Take the data below and extract the lines from the one with "Write the Blender" to the one with "its full size.", inclusive, exactly as written.

**Provided material**
>> Begin
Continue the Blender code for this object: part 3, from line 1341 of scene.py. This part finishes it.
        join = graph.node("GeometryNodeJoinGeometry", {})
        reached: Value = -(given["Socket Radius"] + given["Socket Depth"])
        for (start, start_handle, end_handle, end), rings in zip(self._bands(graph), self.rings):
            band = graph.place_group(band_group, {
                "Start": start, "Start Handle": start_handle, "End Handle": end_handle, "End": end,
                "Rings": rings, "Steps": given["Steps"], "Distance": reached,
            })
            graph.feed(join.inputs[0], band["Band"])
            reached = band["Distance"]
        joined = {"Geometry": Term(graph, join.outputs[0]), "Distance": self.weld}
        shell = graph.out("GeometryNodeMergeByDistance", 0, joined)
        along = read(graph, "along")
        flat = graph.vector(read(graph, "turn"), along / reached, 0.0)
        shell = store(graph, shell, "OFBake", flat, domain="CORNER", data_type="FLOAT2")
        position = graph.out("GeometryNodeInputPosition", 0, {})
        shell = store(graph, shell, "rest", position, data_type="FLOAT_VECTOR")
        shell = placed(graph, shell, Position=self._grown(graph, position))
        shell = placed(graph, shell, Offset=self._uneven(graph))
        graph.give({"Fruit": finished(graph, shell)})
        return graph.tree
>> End
>> Begin
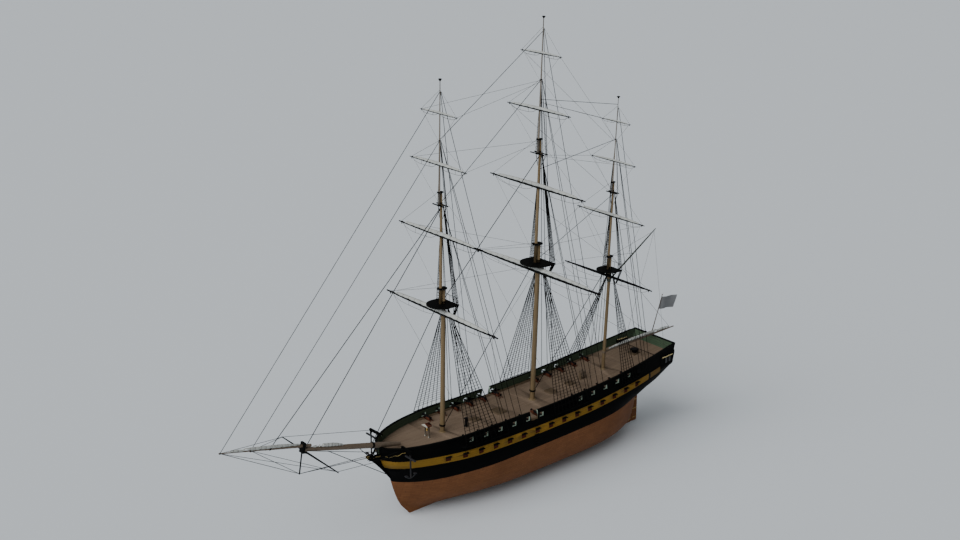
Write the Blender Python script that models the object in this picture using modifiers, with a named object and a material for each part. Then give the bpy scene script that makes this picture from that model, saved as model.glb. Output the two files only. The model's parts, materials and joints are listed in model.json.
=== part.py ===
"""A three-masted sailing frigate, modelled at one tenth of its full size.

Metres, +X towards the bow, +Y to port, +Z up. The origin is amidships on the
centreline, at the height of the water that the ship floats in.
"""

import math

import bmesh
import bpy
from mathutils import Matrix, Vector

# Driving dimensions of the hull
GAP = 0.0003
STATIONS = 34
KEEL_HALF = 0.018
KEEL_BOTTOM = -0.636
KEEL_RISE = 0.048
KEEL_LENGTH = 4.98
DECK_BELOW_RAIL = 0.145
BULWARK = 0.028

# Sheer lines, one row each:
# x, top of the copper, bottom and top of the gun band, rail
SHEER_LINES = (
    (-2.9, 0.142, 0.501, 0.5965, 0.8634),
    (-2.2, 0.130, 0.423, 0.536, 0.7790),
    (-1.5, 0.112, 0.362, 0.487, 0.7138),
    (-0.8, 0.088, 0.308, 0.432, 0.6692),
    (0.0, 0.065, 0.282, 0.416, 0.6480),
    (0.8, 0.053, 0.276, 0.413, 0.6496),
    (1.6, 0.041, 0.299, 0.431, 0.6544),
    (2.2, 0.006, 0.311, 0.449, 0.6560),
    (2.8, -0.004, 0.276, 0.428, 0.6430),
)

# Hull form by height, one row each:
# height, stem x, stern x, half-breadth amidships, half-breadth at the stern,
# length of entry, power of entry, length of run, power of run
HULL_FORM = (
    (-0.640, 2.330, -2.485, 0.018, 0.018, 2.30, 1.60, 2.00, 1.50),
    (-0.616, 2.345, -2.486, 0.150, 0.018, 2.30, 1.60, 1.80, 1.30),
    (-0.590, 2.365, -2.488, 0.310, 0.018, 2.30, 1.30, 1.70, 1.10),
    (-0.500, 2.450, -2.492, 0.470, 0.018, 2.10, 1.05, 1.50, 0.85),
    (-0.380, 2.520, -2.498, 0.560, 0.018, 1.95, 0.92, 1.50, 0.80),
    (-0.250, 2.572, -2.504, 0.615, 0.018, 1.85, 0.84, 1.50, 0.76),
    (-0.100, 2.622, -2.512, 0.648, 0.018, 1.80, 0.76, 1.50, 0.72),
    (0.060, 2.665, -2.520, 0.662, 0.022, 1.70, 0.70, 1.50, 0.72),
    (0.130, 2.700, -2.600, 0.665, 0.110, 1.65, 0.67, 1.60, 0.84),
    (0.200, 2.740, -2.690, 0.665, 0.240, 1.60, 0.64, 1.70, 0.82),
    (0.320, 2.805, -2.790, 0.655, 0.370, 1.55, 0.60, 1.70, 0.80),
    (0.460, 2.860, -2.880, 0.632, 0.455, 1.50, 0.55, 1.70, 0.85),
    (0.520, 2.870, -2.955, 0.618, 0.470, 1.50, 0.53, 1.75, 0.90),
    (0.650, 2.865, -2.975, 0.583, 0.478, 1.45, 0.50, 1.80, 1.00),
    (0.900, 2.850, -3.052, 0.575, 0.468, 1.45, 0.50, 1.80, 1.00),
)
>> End
>> Begin
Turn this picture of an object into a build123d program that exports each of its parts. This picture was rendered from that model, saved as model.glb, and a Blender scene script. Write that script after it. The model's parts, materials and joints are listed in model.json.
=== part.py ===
>> End
**Solution below**
Write the Blender Python script that models the object in this picture using modifiers, with a named object and a material for each part. Then give the bpy scene script that makes this picture from that model, saved as model.glb. Output the two files only. The model's parts, materials and joints are listed in model.json.
=== part.py ===
"""A three-masted sailing frigate, modelled at one tenth of its full size.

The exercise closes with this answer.